### SHORT EXERCISE:
What is wanted is an exact restatement of the lines from the one with "The three.js and" through the one with "return points if", both included, and of no other lines.

(Raw records)
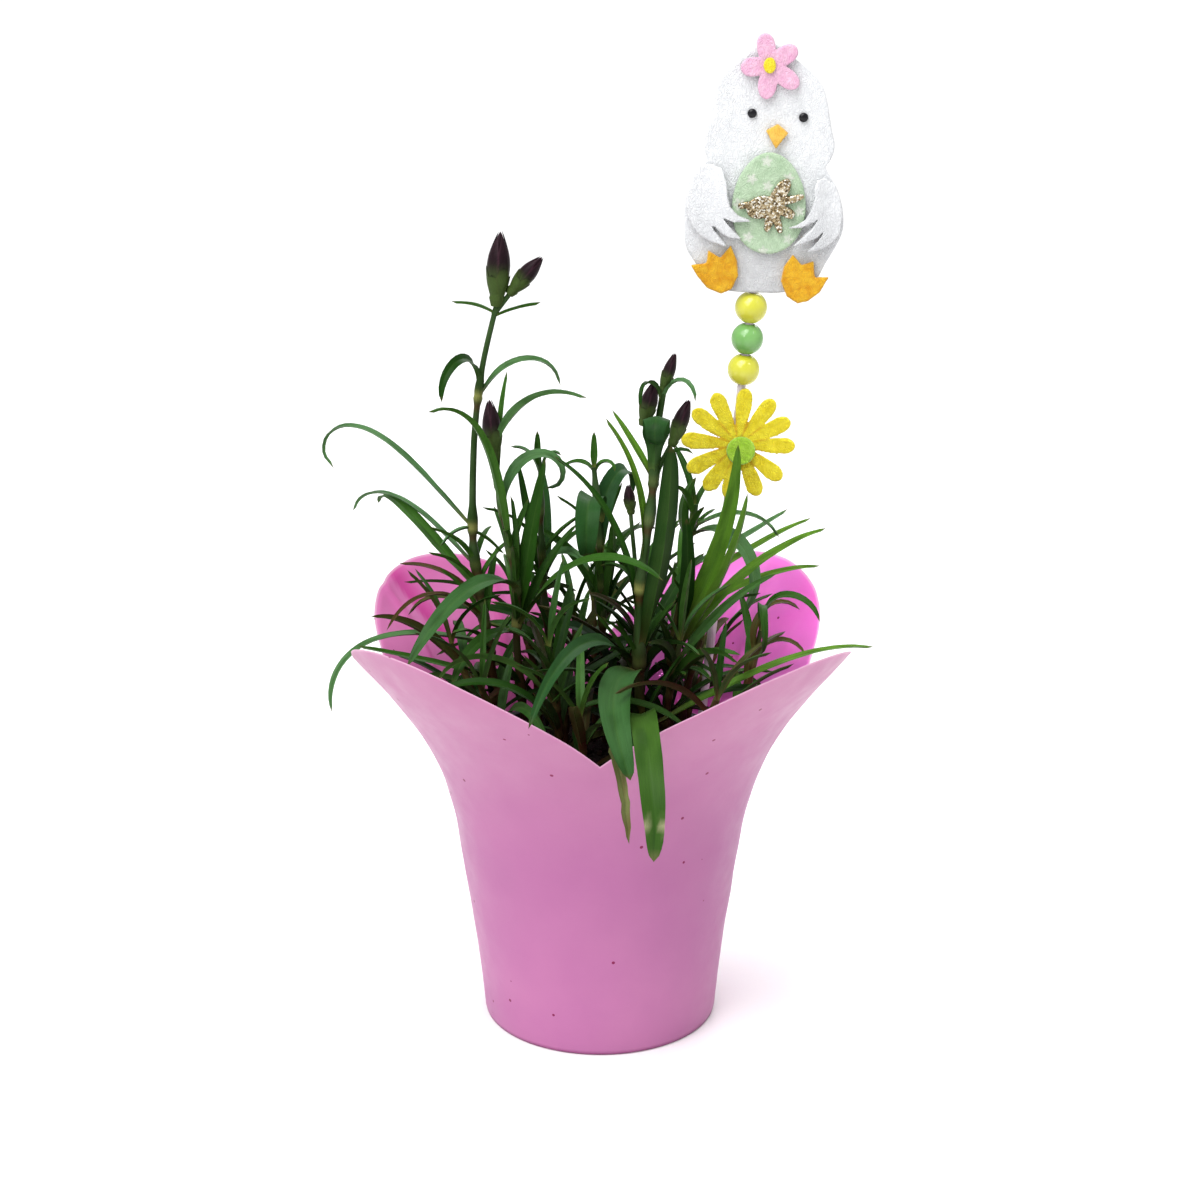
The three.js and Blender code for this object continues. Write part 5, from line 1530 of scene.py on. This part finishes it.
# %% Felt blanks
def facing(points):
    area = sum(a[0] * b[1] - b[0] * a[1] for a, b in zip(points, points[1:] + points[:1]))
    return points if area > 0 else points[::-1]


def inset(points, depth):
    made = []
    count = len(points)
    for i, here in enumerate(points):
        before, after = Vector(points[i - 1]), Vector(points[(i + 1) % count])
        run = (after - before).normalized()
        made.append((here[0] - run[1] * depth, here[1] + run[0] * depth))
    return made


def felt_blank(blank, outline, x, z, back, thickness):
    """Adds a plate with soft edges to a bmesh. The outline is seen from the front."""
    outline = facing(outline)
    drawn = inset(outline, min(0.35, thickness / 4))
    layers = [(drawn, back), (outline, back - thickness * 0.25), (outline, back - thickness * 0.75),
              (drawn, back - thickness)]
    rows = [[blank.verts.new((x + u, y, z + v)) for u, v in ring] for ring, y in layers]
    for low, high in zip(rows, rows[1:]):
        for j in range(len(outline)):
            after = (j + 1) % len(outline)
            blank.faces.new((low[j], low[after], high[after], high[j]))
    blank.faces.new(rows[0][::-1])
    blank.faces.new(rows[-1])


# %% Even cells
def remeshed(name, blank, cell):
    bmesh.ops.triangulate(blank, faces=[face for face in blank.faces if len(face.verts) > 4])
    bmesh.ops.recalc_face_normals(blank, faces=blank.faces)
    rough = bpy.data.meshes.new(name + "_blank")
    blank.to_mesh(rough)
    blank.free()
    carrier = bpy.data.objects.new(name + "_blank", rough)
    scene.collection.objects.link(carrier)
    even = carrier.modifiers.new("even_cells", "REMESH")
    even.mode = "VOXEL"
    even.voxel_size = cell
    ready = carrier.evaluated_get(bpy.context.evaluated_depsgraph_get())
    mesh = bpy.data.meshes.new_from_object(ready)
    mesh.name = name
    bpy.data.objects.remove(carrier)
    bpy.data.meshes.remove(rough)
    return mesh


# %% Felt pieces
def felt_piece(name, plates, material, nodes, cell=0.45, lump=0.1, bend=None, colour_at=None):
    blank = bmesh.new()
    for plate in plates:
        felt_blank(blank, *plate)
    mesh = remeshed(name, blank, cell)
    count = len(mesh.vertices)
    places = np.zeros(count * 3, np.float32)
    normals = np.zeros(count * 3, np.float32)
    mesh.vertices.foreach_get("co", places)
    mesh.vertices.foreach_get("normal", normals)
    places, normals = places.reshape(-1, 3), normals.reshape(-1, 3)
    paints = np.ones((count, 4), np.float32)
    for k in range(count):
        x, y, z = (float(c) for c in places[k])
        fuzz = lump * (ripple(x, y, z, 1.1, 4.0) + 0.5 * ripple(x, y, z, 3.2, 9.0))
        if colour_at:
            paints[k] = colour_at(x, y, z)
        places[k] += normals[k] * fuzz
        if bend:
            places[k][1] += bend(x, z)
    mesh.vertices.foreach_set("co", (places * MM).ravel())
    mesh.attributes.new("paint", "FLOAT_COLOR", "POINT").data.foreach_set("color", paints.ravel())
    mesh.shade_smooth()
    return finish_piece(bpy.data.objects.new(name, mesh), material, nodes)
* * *
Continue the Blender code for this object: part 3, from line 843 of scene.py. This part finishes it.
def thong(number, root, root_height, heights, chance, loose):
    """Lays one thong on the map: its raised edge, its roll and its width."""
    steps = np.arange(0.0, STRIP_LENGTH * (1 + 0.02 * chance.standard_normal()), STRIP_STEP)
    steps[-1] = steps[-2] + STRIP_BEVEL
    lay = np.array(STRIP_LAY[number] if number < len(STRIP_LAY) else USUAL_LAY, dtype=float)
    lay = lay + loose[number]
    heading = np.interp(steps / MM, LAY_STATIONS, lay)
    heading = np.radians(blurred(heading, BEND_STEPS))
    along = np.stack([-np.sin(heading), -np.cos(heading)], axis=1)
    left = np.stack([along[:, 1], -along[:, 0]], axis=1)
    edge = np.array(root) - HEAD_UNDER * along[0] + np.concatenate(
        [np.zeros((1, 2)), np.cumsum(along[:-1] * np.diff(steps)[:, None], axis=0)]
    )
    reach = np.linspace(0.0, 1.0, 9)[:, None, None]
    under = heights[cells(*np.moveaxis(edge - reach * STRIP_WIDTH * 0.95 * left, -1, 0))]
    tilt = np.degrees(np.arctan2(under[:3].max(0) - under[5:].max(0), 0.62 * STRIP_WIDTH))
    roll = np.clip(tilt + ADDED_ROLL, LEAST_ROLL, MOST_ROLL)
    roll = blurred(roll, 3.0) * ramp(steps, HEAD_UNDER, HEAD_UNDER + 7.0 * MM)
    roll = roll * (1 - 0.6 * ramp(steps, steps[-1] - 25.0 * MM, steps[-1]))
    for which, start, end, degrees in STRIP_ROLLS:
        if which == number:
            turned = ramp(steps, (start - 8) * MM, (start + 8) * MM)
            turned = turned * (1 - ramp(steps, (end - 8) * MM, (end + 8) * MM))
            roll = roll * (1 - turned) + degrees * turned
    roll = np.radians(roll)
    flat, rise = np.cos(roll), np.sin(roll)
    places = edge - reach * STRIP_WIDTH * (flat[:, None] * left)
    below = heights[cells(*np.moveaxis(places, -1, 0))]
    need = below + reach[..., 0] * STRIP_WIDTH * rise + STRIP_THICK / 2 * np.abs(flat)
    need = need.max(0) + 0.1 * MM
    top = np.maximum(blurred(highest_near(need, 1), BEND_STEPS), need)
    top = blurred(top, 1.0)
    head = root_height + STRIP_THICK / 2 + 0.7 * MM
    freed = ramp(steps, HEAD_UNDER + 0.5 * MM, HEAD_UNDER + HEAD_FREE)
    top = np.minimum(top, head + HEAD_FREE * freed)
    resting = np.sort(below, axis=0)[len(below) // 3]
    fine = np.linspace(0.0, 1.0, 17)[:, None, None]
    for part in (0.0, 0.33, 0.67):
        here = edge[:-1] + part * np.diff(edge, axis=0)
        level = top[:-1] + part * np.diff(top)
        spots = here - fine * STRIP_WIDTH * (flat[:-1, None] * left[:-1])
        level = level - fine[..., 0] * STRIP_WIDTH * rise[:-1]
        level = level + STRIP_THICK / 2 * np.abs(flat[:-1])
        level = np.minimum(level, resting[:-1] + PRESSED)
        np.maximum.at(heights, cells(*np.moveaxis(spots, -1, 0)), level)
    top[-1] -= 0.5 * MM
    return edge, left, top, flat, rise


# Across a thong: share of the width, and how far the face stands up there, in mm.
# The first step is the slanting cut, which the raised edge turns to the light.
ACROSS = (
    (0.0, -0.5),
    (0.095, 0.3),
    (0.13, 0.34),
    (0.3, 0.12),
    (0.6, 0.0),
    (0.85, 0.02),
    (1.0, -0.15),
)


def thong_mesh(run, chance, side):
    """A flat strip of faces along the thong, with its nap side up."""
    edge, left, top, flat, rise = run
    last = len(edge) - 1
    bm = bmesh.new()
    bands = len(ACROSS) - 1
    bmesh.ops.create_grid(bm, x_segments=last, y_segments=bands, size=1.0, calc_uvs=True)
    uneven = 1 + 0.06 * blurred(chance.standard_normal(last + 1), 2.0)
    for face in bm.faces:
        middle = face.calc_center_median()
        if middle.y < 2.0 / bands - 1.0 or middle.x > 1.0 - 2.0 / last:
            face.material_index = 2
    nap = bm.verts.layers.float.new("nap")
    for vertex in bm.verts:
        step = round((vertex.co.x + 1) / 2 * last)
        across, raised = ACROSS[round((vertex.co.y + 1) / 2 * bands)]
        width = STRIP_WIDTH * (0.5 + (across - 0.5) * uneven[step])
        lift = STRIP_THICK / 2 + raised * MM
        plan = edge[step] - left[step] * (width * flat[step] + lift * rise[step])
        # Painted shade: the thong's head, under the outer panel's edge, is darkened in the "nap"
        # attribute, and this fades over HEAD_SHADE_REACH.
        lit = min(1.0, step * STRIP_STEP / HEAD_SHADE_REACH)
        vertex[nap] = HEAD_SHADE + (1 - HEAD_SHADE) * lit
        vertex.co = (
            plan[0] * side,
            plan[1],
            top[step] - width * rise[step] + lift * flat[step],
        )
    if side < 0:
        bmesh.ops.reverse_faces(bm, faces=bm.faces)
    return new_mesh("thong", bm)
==
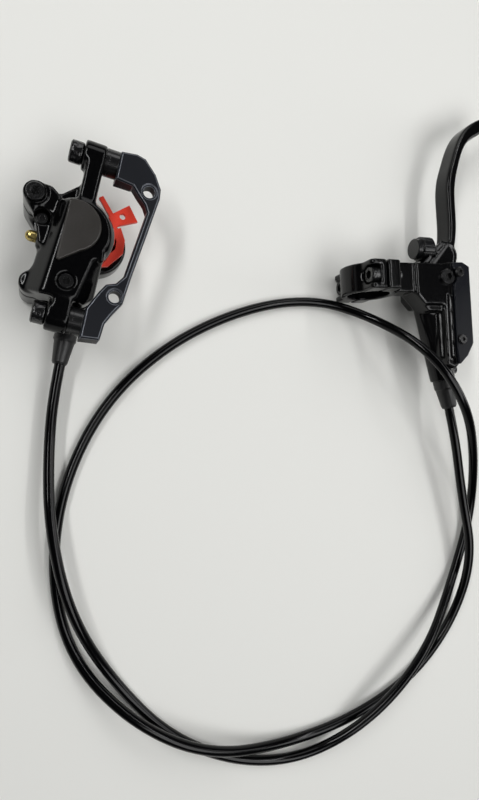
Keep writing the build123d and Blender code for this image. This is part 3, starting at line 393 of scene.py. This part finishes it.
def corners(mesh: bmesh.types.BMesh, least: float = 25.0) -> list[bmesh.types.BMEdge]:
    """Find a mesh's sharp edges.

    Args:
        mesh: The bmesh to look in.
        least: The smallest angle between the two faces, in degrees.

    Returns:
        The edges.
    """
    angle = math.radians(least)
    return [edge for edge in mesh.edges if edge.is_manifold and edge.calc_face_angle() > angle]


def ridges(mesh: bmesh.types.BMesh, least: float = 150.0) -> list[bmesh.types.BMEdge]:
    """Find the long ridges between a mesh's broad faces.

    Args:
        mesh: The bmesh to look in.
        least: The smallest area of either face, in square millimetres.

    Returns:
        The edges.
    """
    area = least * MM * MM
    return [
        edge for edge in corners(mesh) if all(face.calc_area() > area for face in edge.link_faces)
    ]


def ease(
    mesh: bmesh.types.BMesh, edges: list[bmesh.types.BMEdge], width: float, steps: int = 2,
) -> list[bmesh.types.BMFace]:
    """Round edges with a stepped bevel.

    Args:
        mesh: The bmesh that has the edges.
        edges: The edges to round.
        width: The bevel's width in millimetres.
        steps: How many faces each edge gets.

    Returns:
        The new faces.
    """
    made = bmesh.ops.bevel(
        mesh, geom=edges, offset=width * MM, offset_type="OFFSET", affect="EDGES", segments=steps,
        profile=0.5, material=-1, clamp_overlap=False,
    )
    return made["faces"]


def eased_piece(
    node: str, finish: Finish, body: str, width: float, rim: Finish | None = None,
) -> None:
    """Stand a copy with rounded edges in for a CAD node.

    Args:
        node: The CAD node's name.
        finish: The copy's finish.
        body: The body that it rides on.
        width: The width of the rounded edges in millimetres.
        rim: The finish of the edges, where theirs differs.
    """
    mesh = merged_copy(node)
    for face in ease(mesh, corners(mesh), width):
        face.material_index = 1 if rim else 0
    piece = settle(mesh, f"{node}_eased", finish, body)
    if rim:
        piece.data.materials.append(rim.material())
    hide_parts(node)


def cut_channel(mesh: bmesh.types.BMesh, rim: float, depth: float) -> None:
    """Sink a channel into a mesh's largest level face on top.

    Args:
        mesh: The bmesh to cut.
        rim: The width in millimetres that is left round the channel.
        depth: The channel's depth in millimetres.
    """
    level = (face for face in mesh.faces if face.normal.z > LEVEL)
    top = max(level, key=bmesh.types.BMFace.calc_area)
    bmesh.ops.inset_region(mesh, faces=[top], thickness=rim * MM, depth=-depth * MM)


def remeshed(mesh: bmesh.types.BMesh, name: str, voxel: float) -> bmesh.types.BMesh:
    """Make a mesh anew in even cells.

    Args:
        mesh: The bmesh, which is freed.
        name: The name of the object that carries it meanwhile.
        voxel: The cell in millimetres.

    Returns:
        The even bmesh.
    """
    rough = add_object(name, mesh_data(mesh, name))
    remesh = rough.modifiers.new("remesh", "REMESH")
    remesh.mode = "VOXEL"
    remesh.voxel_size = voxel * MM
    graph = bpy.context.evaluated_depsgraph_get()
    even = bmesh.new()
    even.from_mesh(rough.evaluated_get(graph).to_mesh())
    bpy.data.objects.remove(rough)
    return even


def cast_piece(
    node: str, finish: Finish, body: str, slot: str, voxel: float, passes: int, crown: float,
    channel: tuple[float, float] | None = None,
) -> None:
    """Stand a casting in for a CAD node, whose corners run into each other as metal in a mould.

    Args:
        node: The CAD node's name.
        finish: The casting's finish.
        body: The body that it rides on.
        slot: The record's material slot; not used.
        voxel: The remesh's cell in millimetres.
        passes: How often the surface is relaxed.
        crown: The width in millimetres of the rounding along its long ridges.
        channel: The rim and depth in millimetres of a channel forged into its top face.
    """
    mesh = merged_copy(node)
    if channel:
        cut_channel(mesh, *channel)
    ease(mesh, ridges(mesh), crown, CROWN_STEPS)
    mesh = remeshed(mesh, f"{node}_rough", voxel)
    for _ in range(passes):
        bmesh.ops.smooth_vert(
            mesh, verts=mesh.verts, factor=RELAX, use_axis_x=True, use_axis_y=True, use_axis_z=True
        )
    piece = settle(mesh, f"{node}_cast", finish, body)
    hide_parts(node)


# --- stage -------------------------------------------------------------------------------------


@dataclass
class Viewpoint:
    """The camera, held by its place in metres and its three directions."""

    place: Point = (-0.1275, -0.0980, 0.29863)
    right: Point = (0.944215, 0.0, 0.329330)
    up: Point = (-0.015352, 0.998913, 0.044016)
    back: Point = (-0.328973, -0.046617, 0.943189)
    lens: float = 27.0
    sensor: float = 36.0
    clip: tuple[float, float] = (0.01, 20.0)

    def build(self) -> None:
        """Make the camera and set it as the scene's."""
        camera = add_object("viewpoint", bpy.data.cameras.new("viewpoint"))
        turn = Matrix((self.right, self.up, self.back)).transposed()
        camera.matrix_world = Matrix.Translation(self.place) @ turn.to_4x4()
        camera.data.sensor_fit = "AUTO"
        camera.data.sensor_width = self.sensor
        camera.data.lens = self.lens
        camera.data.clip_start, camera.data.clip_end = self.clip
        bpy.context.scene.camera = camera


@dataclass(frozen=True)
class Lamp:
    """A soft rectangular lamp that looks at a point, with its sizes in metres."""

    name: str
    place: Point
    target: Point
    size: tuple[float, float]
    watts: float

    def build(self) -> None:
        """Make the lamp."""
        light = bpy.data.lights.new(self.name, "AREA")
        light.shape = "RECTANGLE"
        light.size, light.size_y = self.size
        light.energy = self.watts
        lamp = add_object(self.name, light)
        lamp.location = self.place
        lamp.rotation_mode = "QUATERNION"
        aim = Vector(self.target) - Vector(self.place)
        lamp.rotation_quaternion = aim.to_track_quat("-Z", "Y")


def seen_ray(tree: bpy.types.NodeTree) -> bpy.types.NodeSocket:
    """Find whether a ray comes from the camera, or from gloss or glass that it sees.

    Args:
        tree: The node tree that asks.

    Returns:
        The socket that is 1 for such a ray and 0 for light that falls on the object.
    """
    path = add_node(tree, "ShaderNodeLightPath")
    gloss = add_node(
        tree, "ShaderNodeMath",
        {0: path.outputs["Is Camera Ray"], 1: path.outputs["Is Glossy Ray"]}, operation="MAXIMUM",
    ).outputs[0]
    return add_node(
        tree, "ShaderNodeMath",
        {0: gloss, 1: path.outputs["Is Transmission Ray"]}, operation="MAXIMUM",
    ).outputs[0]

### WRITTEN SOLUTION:
The three.js and Blender code for this object continues. Write part 5, from line 1530 of scene.py on. This part finishes it.
# %% Felt blanks
def facing(points):
    area = sum(a[0] * b[1] - b[0] * a[1] for a, b in zip(points, points[1:] + points[:1]))
    return points if area > 0 else points[::-1]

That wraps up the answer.